The teenager who wanted to talk about his anger
"A stony-faced teenager was brought in one day by his teacher because he was ’causing problems.’
’They forced me to come here so that you could help me. It’s not worth it. I bet you want to know my story, and that I have to tell you why I am here, like I usually do. I am going to tell you and then you’ll leave me alone, okay?’
- Why is it always ‘always like that’ ?
- Of course they all want to know my story, afterwards they all look at me differently and I’m not interesting anymore. They don’t talk to me anymore about that. In any case, I’m warning you that I don’t want any pills. You can give me some, but I’m not going to take them.
- What makes you think I’m going to give you pills?
- Because doctors are always giving me pills.
- What would you have liked to have done for a living?

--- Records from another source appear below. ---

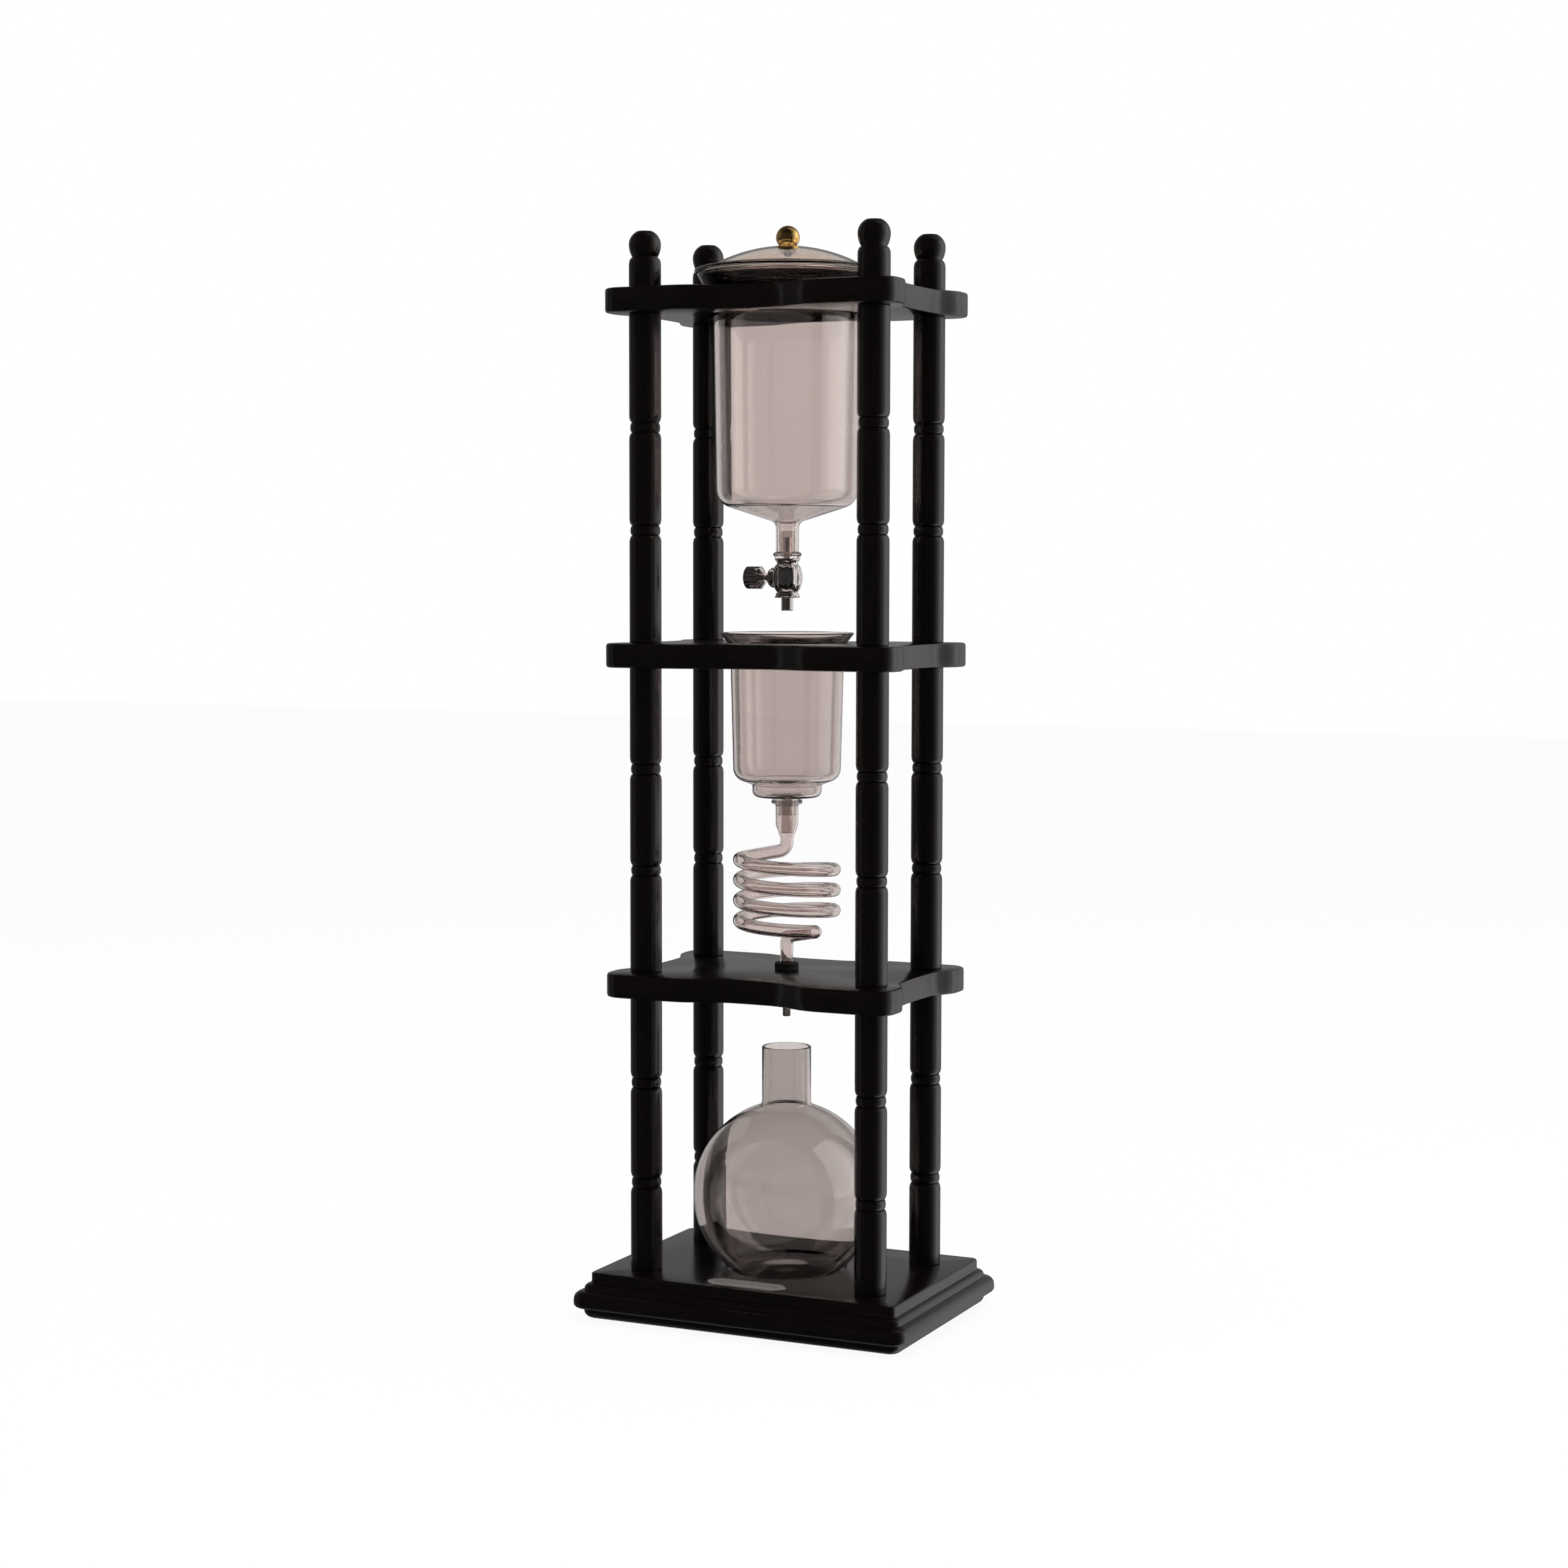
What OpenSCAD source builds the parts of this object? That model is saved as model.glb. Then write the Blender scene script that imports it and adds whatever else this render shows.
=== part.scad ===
// Cold drip coffee tower: a turned and moulded wooden stand that carries a water vessel
// with a needle tap, a coffee vessel, a glass spiral and a round flask, one above the other.
// Millimetres. The origin is on the floor under the middle of the base, +Z is up and the
// front of the tower faces -Y.

/* [Stand] */
// Distance between the post axes, side to side
post_span_x = 182; // [170:1:220]
// Diameter of the turned posts
post_d = 23.6; // [18:0.2:27]
// Distance between the two bead pairs of a spindle
bead_pair_span = 75.2; // [50:0.2:100]
// Depth of the V grooves beside each bead
groove_depth = 2.2; // [1:0.1:3]
// Height of the finials
finial_h = 42; // [36:0.5:55]

/* [Shelves] */
// How far the shelves reach past the post axes at the sides
shelf_overhang_x = 24.5; // [19:0.5:44]
// How far the shelves reach past the post axes at the front and the back
shelf_overhang_y = 26.5; // [22:0.5:43]
// How far the shelves reach past the water vessel's lip at the front and the back
shelf_rim = 12.1; // [8:0.1:24]
// Thickness of the shelves
shelf_t = 18; // [14:0.5:24]
// Radius of the shelf corners
shelf_corner_r = 14; // [10:0.5:20]
// How far the short sides bow inwards
short_bow = 12; // [0:0.5:16]
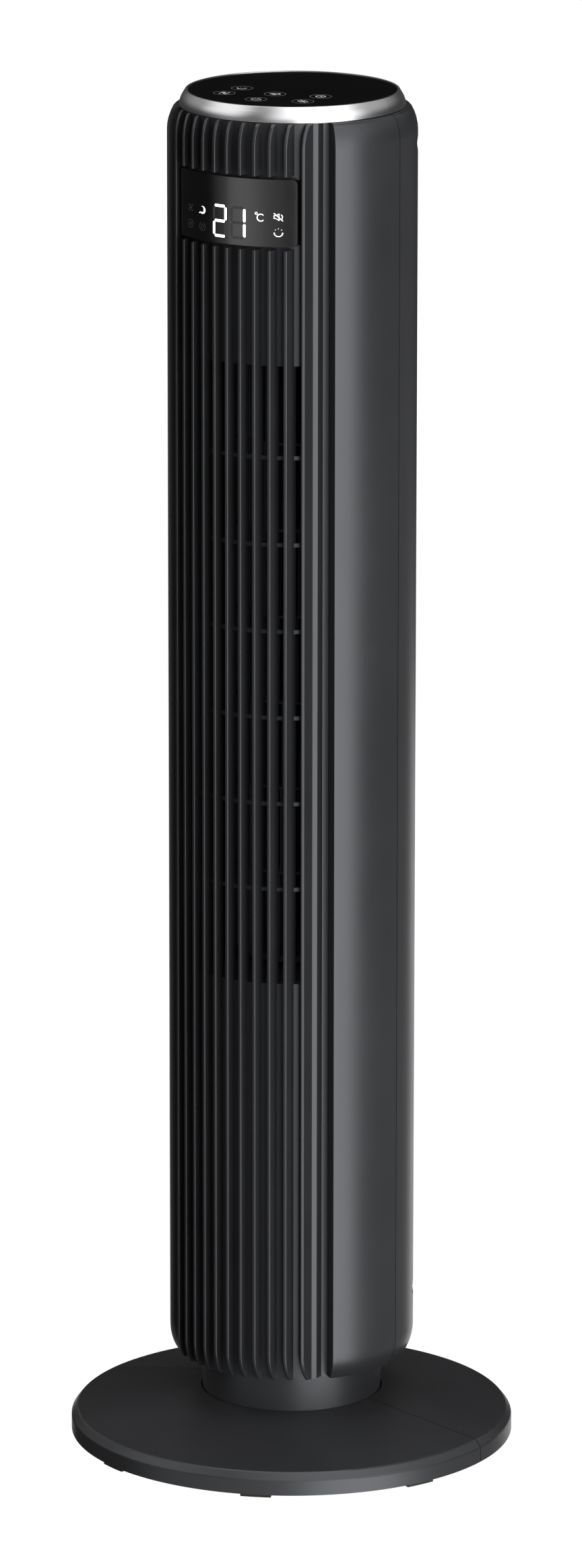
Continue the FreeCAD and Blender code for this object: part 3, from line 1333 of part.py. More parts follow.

Taken aback, he just stared at me…
- Lawyer.
- Why?
- To help people who have problems...
At the end of the session, he got another surprise: I asked him if he wanted to come back.
- Yes, I’d like that, unless it’s to get me to talk about my story.
- We’ll talk about whatever you want. What would you like to talk about?
- My anger!
So during the next session, we talked about his anger towards the hostel that had excluded him and what had happened to him when he came to France.
’In any case, in France, like it was back home, you don’t have the right to say no! You never have a choice, even if someone gives you one, it’s not a real choice.
We discussed his anger towards those who had said they wanted to help him but then let him down. His rage vis-à-vis the death of his parents and what had happened next… his neighbours that took him in only to make him work and treat him cruelly.
When he came into my office for the third session, he said that he had a question for me: why doesn’t the truth ever triumph in the end?
The following session he wanted to know why, sometimes, he had to hurt himself in order to feel alive?
During the eighth session, he still refused to speak about his story. However, this brilliant young man told me that he was feeling much better because he had found a place [speaking of Parcours d’Exil] that was “unlike anywhere else.” He knew that if one day he wanted to share his story that I would be there to listen; but even if he never wanted to talk about it, he knew I’d still be there for him.
I hope that once he finishes the ’schooling’ imposed upon him by the pragmatic system into which had been thrown— the structure only allows for a ’short’ education due to the limited time the system devotes to caring for each child— he will have the chance to pursue law school. I am sure that given the opportunity, he would succeed."